EXERCISE DIRECTIONS: In the records below, find the line with "build and write" and the line with "WELD_DISTANCE = 0.00001"; return exactly those lines and every line between them.

INPUT RECORDS:
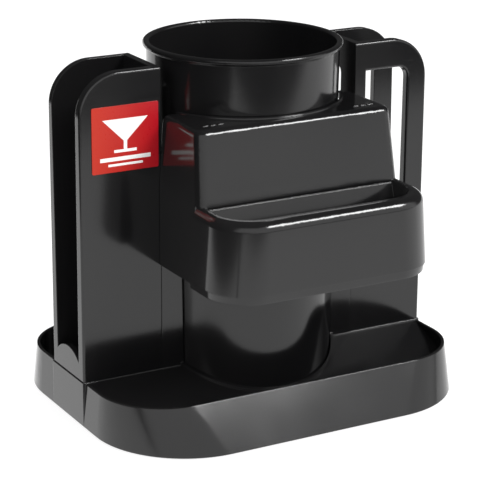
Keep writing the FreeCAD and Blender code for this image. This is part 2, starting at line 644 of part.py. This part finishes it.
def front_bin():
    body = new_body("front_bin")
    sole = bin_section(body, "trough_sole_plan", "sole_half", "trough_back",
                       "sole_front", "trough_corner - 1", "bin_bottom")
    step = bin_section(body, "trough_step_plan", "trough_foot_half - sole_step", "trough_back",
                       "trough_foot_front - sole_step", "trough_corner - sole_step",
                       "bin_bottom + sole_height")
    loft(body, "AdditiveLoft", "trough_sole", sole, step)
    foot = bin_section(body, "trough_foot_plan", "trough_foot_half", "trough_back",
                       "trough_foot_front", "trough_corner", "bin_bottom + sole_height")
    rim = bin_section(body, "trough_rim_plan", "trough_rim_half", "trough_back",
                      "trough_rim_front", "trough_corner", "trough_top")
    loft(body, "AdditiveLoft", "trough", foot, rim)
    round_rim(body)

    low = bin_section(body, "hood_base_plan", "bin_half_width", "bin_back",
                      "hood_front_foot", "hood_corner_foot", "bin_bottom")
    feature(body, "Pad", "hood_base", low, "trough_top - bin_bottom")
    middle = bin_section(body, "hood_foot_plan", "bin_half_width", "bin_back",
                         "hood_front_foot", "hood_corner_foot", "trough_top")
    top = bin_section(body, "hood_top_plan", "hood_half_top", "bin_back",
                      "hood_front_top", "hood_corner_top", "hood_top")
    loft(body, "AdditiveLoft", "hood", middle, top)
    round_hood(body)

    inner = bin_section(body, "hollow_base_plan", "bin_half_width - hood_wall", "bin_back - 5",
                        "hood_front_foot - hood_wall", "hood_corner_foot - hood_wall",
                        "bin_bottom")
    feature(body, "Pocket", "hollow_base", inner, "trough_top - bin_bottom", reverse=True)
    inner_low = bin_section(body, "hollow_foot_plan", "bin_half_width - hood_wall",
                            "bin_back - 5", "hood_front_foot - hood_wall",
                            "hood_corner_foot - hood_wall", "trough_top")
    inner_top = bin_section(body, "hollow_top_plan", "hood_half_top - hood_wall",
                            "bin_back - 5", "hood_front_top - hood_wall",
                            "hood_corner_top - hood_wall", "hood_top - hood_wall")
    loft(body, "SubtractiveLoft", "hollow_hood", inner_low, inner_top)

    mouth = bin_section(body, "trough_mouth_plan", "trough_mouth_half", "hood_front_foot",
                        "trough_mouth_front", "trough_mouth_corner", "trough_top")
    floor = bin_section(body, "trough_floor_plan", "trough_mouth_half",
                        "hood_front_foot + trough_slope", "trough_mouth_front - 1",
                        "trough_floor_corner", "trough_floor")
    loft(body, "SubtractiveLoft", "trough_cavity", floor, mouth)
    round_mouth(body)

    disc = new_sketch(body, "bead_plan", "XY", "hood_top - hood_wall / 2")
    ring(disc, "0", "0", "hood_bore + bead_width")
    feature(body, "Pad", "bead", disc, "hood_wall / 2 + bead_rise")
    behind = new_sketch(body, "bead_back_plan", "XY", "hood_top + 10")
    wide = "hood_bore + 10"
    outline(behind, [
        ("-1 * ( %s )" % wide, "-1 * bin_back"),
        (wide, "-1 * bin_back"),
        (wide, wide),
        ("-1 * ( %s )" % wide, wide),
    ])
    feature(body, "Pocket", "bead_back", behind, "20")
    bore = new_sketch(body, "cup_hole_plan", "XY", "hood_top + 10")
    ring(bore, "0", "0", "hood_bore")
    feature(body, "Pocket", "cup_hole", bore, "20")
    round_bead(body)

    marks = new_sketch(body, "mark_plan", "XY", "hood_top - 0.2")
    for side in (-1, 1):
        for number in range(3):
            left = "%d * 43.5 + %d * 4.2 - mark_length / 2" % (side, number - 1)
            low_y = "-48.5"
            outline(marks, [
                (left, low_y),
                (left + " + mark_length", low_y),
                (left + " + mark_length", low_y + " + mark_width"),
                (left, low_y + " + mark_width"),
            ])
    feature(body, "Pad", "moulded_dashes", marks, "mark_rise + 0.2")

    for side, start in ((-1, "-1 * arm_outer"), (1, "arm_inner")):
        name = "left" if side < 0 else "right"
        profile = new_sketch(body, "arm_view_" + name, "YZ", start)
        outline(profile, [
            ("-1 * bin_back - 6", "arm_low"),
            ("arm_reach", "arm_low", "6"),
            ("arm_reach", "arm_high", "6"),
            ("-1 * bin_back - 6", "arm_high"),
        ])
        feature(body, "Pad", "arm_" + name, profile, "arm_outer - arm_inner")
        holes = new_sketch(body, "arm_holes_" + name, "YZ", start)
        for height in ("bin_screw_low", "bin_screw_high"):
            ring(holes, "0", height, "screw_shank + screw_gap")
        feature(body, "Pocket", "arm_bores_" + name, holes, "arm_outer - arm_inner", reverse=True)
    return body


def round_hood(body):
    """Round the hood's top edge along both sides and the front."""
    top, back = value("hood_top"), value("bin_back")

    def wanted(edge):
        spot = mid(edge)
        return abs(spot.z - top) < 0.01 and spot.y < -back - 0.1
    rounded(body, "hood_rounding", "hood_round", wanted)


def follows(edge, half, front, radius):
    """Whether an edge lies on a bin outline: its front, a corner or a side."""
    spot = mid(edge)
    across, ahead = abs(spot.x), -spot.y
    half, front, radius = value(half), value(front), value(radius)
    on_front = abs(ahead - front) < 0.01
    on_side = abs(across - half) < 0.01 and ahead > value("hood_front_foot")
    reach = math.hypot(across - half + radius, ahead - front + radius)
    on_corner = abs(reach - radius) < 0.01
    return on_front or on_side or on_corner


def round_rim(body):
    """Round the outer edge of the trough rim."""
    height = value("trough_top")

    def wanted(edge):
        on_rim = follows(edge, "trough_rim_half", "trough_rim_front", "trough_corner")
        return abs(mid(edge).z - height) < 0.01 and on_rim
    rounded(body, "rim_rounding", "rim_round", wanted)


def round_mouth(body):
    """Ease the inner edge of the trough mouth in two short flares."""
    steps = (("1", "0"), ("0.3", "0.3"), ("0", "1"))
    plans = []
    for number, (drop, spread) in enumerate(steps):
        wider = " + %s * mouth_round" % spread
        plans.append(bin_section(body, "mouth_flare_plan_%d" % number,
                                 "trough_mouth_half" + wider, "hood_front_foot",
                                 "trough_mouth_front" + wider, "trough_mouth_corner" + wider,
                                 "trough_top - %s * mouth_round" % drop))
    loft(body, "SubtractiveLoft", "mouth_flare_low", plans[0], plans[1])
    loft(body, "SubtractiveLoft", "mouth_flare_high", plans[1], plans[2])


def round_bead(body):
    """Round the bead round the cup hole."""
    crest = value("hood_top + bead_rise")

    def wanted(edge):
        spot = mid(edge)
        return abs(spot.z - crest) < 0.01 and spot.y < -value("bin_back") - 0.1
    rounded(body, "bead_rounding", "bead_width / 2 - 0.15", wanted)


# ---------------------------------------------------------------- label, feet, fixings
def label_panel():
    body = new_body("label_panel")
    sketch = new_sketch(body, "label_view", "XZ", "pocket_half_depth")
    outline(sketch, [
        ("-1 * label_left", "label_low", "label_corner"),
        ("-1 * label_right", "label_low", "label_corner"),
        ("-1 * label_right", "label_high", "label_corner"),
        ("-1 * label_left", "label_high", "label_corner"),
    ])
    feature(body, "Pad", "label_sheet", sketch, "label_thickness")
    return body


def group(name, members):
    """Several equal solids under one name."""
    made = doc.addObject("Part::Compound", name)
    made.Links = members
    made.Label = name
    doc.recompute()
    return made


def rubber_feet():
    feet = []
    for number, (sx, sy) in enumerate(((1, 1), (1, -1), (-1, 1), (-1, -1)), start=1):
        place = ("%d * foot_pad_x" % sx, "%d * foot_pad_y" % sy)
        taper = doc.addObject("Part::Cone", "foot_taper_%d" % number)
        bind(taper, "Radius1", "foot_pad_radius - 0.6")
        bind(taper, "Radius2", "foot_pad_radius")
        bind(taper, "Height", "tray_bottom")
        bind(taper, "Placement.Base.x", place[0])
        bind(taper, "Placement.Base.y", place[1])
        upper = cylinder("foot_plug_%d" % number, "foot_pad_radius",
                         "foot_pad_height - tray_bottom", place[0], place[1], "tray_bottom")
        doc.recompute()
        feet.append(joined("MultiFuse", "foot_%d" % number, [taper, upper]))
    feet.append(cylinder("well_pad", "well_pad_radius", "well_floor_top - moulding_wall"))
    return group("rubber_feet", feet)


def screw(name, length, turn, x, y, z):
    """A pan-head screw with its seat at (x, y, z) and its tip along the turned +Z."""
    head = doc.addObject("Part::Cone", name + "_head")
    bind(head, "Radius1", "screw_head - 0.8")
    bind(head, "Radius2", "screw_head")
    bind(head, "Height", "screw_head_height")
    bind(head, "Placement.Base.z", "-1 * screw_head_height")
    shank = cylinder(name + "_shank", "screw_shank", length)
    arm = "recess_radius"
    slim = "recess_radius / 4"
    low, high = "-1 * screw_head_height - 1", "recess_depth - screw_head_height"
    one = box(name + "_recess_a", ("-1 * " + arm, "-1 * " + slim, low), (arm, slim, high))
    two = box(name + "_recess_b", ("-1 * " + slim, "-1 * " + arm, low), (slim, arm, high))
    doc.recompute()
    blank = joined("MultiFuse", name + "_blank", [head, shank])
    cross = joined("MultiFuse", name + "_recess", [one, two])
    made = joined("Cut", name, [blank, cross])
    made.Placement = FreeCAD.Placement(V(), turn)
    for axis, formula in (("x", x), ("y", y), ("z", z)):
        bind(made, "Placement.Base." + axis, formula)
    doc.recompute()
    return made


def pocket_screws():
    upright = FreeCAD.Rotation()
    made = []
    for side, word in ((-1, "left"), (1, "right")):
        for where in ("near", "far"):
            made.append(screw("pocket_screw_%s_%s" % (word, where), "screw_length", upright,
                              "%d * pocket_screw_%s" % (side, where), "0",
                              "ridge_top - moulding_wall"))
    return group("pocket_screws", made)


def bin_fixings():
    screws, washers = [], []
    for side, word in ((-1, "left"), (1, "right")):
        turn = FreeCAD.Rotation(V(0, 1, 0), -90 * side)
        face = "%d * ( pocket_inner + pocket_web )" % side
        seat = "%d * ( pocket_inner + pocket_web + washer_thickness )" % side
        for where in ("low", "high"):
            height = "bin_screw_" + where
            name = "%s_%s" % (word, where)
            screws.append(screw("bin_screw_" + name, "bin_screw_length", turn, seat, "0", height))
            disc = cylinder("washer_disc_" + name, "washer_radius", "washer_thickness")
            bore = cylinder("washer_bore_" + name, "washer_bore", "washer_thickness")
            doc.recompute()
            washer = joined("Cut", "washer_" + name, [disc, bore])
            washer.Placement = FreeCAD.Placement(V(), FreeCAD.Rotation(V(0, 1, 0), 90 * side))
            for axis, formula in (("x", face), ("y", "0"), ("z", height)):
                bind(washer, "Placement.Base." + axis, formula)
            washers.append(washer)
    doc.recompute()
    return group("bin_screws", screws), group("bin_washers", washers)


# ---------------------------------------------------------------- build and write
nodes = [
    base_tray(),
    centre_cup(),
    side_pocket("left_pocket", -1, windows=False),
    side_pocket("right_pocket", 1, windows=True),
    front_bin(),
    label_panel(),
    rubber_feet(),
    pocket_screws(),
]
nodes.extend(bin_fixings())
doc.recompute()

for thing in doc.Objects:
    if "Invalid" in thing.State or "Error" in thing.State:
        raise RuntimeError("%s is not built: %s" % (thing.Name, thing.State))
os.makedirs("parts", exist_ok=True)
for node in nodes:
    if node.Shape.isNull() or not node.Shape.isValid() or node.Shape.Volume <= 0:
        raise RuntimeError("%s has no valid solid" % node.Label)
    node.Shape.exportStep("parts/%s.step" % node.Label)
    print(node.Label, len(node.Shape.Solids), round(node.Shape.Volume))
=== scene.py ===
import math

import bpy
from mathutils import Matrix, Vector


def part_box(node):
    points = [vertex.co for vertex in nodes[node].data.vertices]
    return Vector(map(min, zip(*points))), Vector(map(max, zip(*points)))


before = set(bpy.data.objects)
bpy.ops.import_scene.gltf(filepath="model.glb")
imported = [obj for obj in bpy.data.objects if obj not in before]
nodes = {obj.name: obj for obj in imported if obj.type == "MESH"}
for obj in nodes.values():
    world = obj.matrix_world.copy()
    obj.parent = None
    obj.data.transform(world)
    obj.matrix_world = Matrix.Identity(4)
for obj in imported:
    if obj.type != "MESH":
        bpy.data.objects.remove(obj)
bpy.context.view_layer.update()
scene = bpy.context.scene

# ---------------------------------------------------------------- settings
# Lengths are in metres.  Colours are linear.
BLACK_DARK = (0.0050, 0.0050, 0.0054)
BLACK_LIGHT = (0.0095, 0.0092, 0.0094)
BLACK_SCRATCH = (0.020, 0.020, 0.021)
PLASTIC_EDGE = 0.0006

RED_LEFT = (0.46, 0.022, 0.006)
RED_RIGHT = (0.39, 0.002, 0.010)
RED_DARK = (0.34, 0.006, 0.010)
WHITE_LIGHT = (0.86, 0.84, 0.83)
WHITE_DARK = (0.80, 0.78, 0.77)

CREASE_ANGLE = 18.0
WELD_DISTANCE = 0.00001

FLOOR_REACH = 6.0
FLOOR_TONE = 0.30
TABLE_FRONT = -0.53
TABLE_LEFT = -0.42
TABLE_FADE = 0.05
TABLE_GLOW = 1.30
TABLE_HAZE = 0.03
# Painted shade: a soft dark streak in the glow of the reflected table top.
SHADE_STREAK_START = (-0.052, -0.091)
SHADE_STREAK_ACROSS = (0.646, -0.763)
SHADE_STREAK_HALF = (0.006, 0.013)
SHADE_STREAK_TONE = 0.15
SHADE_STREAK_REACH = (-0.25, -0.23)
WALL_FOOT_DEPTH = (-1.05, -0.80)
WALL_FOOT_LEFT = (-1.30, -0.80)
WALL_FOOT_GLOW = 1.3

WALL_BEARING = 8.0
WALL_SIDES = (0.15, 0.50)
WALL_TOP = (0.60, 0.80)
WALL_LIGHT = 1.35
ROOM_LIGHT = 0.07

CAMERA_AZIMUTH = -29.31
CAMERA_PITCH = 17.44
CAMERA_ROLL = 0.36
CAMERA_DISTANCE = 1.0752
CAMERA_TARGET_HEIGHT = 0.090
FOCAL_PIXELS = 2022.4
FRAME_PIXELS = 480.0
LENS_CENTRE = (241.77, 223.03)
SENSOR_MM = 36.0


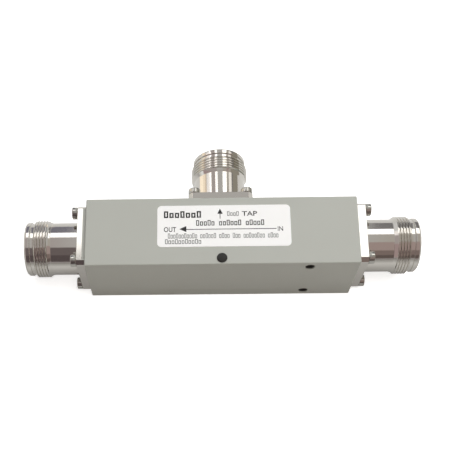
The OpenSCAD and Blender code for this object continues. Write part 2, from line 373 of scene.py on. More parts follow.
def new_piece(name, bm, place, *materials):
    """Makes an object from mesh data in millimetres and puts it in its place"""
    bmesh.ops.recalc_face_normals(bm, faces=bm.faces)
    bmesh.ops.scale(bm, vec=(MM, MM, MM), verts=bm.verts)
    mesh = bpy.data.meshes.new(name)
    bm.to_mesh(mesh)
    bm.free()
    piece = bpy.data.objects.new(name, mesh)
    bpy.context.scene.collection.objects.link(piece)
    piece.matrix_world = place
    set_materials(piece, *materials)
    return piece


def set_materials(piece, *materials):
    """Gives a piece these materials and no others"""
    piece.data.materials.clear()
    for material in materials:
        piece.data.materials.append(material)


def smooth_faces(piece, sharp_angle=32):
    """Smooth shading that stays flat on flat faces and breaks at real edges"""
    piece.data.shade_smooth()
    piece.data.set_sharp_from_angle(angle=math.radians(sharp_angle))
    weighted = piece.modifiers.new("flat_faces", "WEIGHTED_NORMAL")
    weighted.keep_sharp = True


def block(size, edge_r=0, segments=1):
    """Mesh data of a block around its own middle, with round edges where a radius is given"""
    bm = bmesh.new()
    bmesh.ops.create_cube(bm, size=1, matrix=Matrix.Diagonal((*size, 1)))
    if edge_r:
        bmesh.ops.bevel(bm, geom=bm.edges[:], offset=edge_r, segments=segments, profile=0.5,
                        affect="EDGES")
    return bm


def revolve(bm, rows, steps, centre=(0, 0), closed=False):
    """Joins rings of points around Z; a row is (radius, height), and a radius may follow the angle"""
    rings = []
    for radius, height in rows:
        if radius == 0:
            rings.append([bm.verts.new((*centre, height))] * steps)
            continue
        ring = []
        for step in range(steps):
            angle = math.tau * step / steps
            r = radius(angle) if callable(radius) else radius
            ring.append(bm.verts.new((
                centre[0] + r * math.cos(angle), centre[1] + r * math.sin(angle), height)))
        rings.append(ring)
    if closed:
        rings.append(rings[0])
    for lower, upper in zip(rings, rings[1:]):
        for step in range(steps):
            after = (step + 1) % steps
            corners = dict.fromkeys((lower[step], lower[after], upper[after], upper[step]))
            bm.faces.new(list(corners))


def soften(points, radius, steps=4):
    """Rounds the inner corners of an outline of (radius, height) points"""
    largest_share = 0.45
    softened = [points[0]]
    for before, corner, after in zip(points, points[1:], points[2:]):
        corner = Vector(corner)
        back = Vector(before) - corner
        onward = Vector(after) - corner
        reach = min(radius, largest_share * back.length, largest_share * onward.length)
        start = corner + reach * back.normalized()
        end = corner + reach * onward.normalized()
        for step in range(steps + 1):
            t = step / steps
            softened.append(tuple((1 - t) ** 2 * start + 2 * t * (1 - t) * corner + t ** 2 * end))
    return softened + [points[-1]]


def thread_rows(low, high, pitch, outer_r, depth, limit=None, rows_per_pitch=16):
    """Rows of a right-handed thread; limit may give the largest radius at each height"""
    # The flat shares of the pitch on the crests and in the roots
    crest_share = 0.25
    root_share = 0.28

    def radius_at(height):
        def radius(angle):
            away = abs(2 * ((height / pitch - angle / math.tau) % 1) - 1)
            slope = (away - crest_share) / (1 - crest_share - root_share)
            ridge = outer_r - depth * min(1, max(0, slope))
            return min(ridge, limit(height)) if limit else ridge
        return radius

    count = max(2, round((high - low) / pitch * rows_per_pitch))
    heights = [low + (high - low) * i / count for i in range(count + 1)]
    return [(radius_at(height), height) for height in heights]


def hexagon(across):
    """The radius by angle of a hexagon with this size across its flats"""
    def radius(angle):
        return across / 2 / math.cos((angle + math.pi / 6) % (math.pi / 3) - math.pi / 6)
    return radius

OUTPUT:
# ---------------------------------------------------------------- build and write
nodes = [
    base_tray(),
    centre_cup(),
    side_pocket("left_pocket", -1, windows=False),
    side_pocket("right_pocket", 1, windows=True),
    front_bin(),
    label_panel(),
    rubber_feet(),
    pocket_screws(),
]
nodes.extend(bin_fixings())
doc.recompute()

for thing in doc.Objects:
    if "Invalid" in thing.State or "Error" in thing.State:
        raise RuntimeError("%s is not built: %s" % (thing.Name, thing.State))
os.makedirs("parts", exist_ok=True)
for node in nodes:
    if node.Shape.isNull() or not node.Shape.isValid() or node.Shape.Volume <= 0:
        raise RuntimeError("%s has no valid solid" % node.Label)
    node.Shape.exportStep("parts/%s.step" % node.Label)
    print(node.Label, len(node.Shape.Solids), round(node.Shape.Volume))
=== scene.py ===
import math

import bpy
from mathutils import Matrix, Vector


def part_box(node):
    points = [vertex.co for vertex in nodes[node].data.vertices]
    return Vector(map(min, zip(*points))), Vector(map(max, zip(*points)))


before = set(bpy.data.objects)
bpy.ops.import_scene.gltf(filepath="model.glb")
imported = [obj for obj in bpy.data.objects if obj not in before]
nodes = {obj.name: obj for obj in imported if obj.type == "MESH"}
for obj in nodes.values():
    world = obj.matrix_world.copy()
    obj.parent = None
    obj.data.transform(world)
    obj.matrix_world = Matrix.Identity(4)
for obj in imported:
    if obj.type != "MESH":
        bpy.data.objects.remove(obj)
bpy.context.view_layer.update()
scene = bpy.context.scene

# ---------------------------------------------------------------- settings
# Lengths are in metres.  Colours are linear.
BLACK_DARK = (0.0050, 0.0050, 0.0054)
BLACK_LIGHT = (0.0095, 0.0092, 0.0094)
BLACK_SCRATCH = (0.020, 0.020, 0.021)
PLASTIC_EDGE = 0.0006

RED_LEFT = (0.46, 0.022, 0.006)
RED_RIGHT = (0.39, 0.002, 0.010)
RED_DARK = (0.34, 0.006, 0.010)
WHITE_LIGHT = (0.86, 0.84, 0.83)
WHITE_DARK = (0.80, 0.78, 0.77)

CREASE_ANGLE = 18.0
WELD_DISTANCE = 0.00001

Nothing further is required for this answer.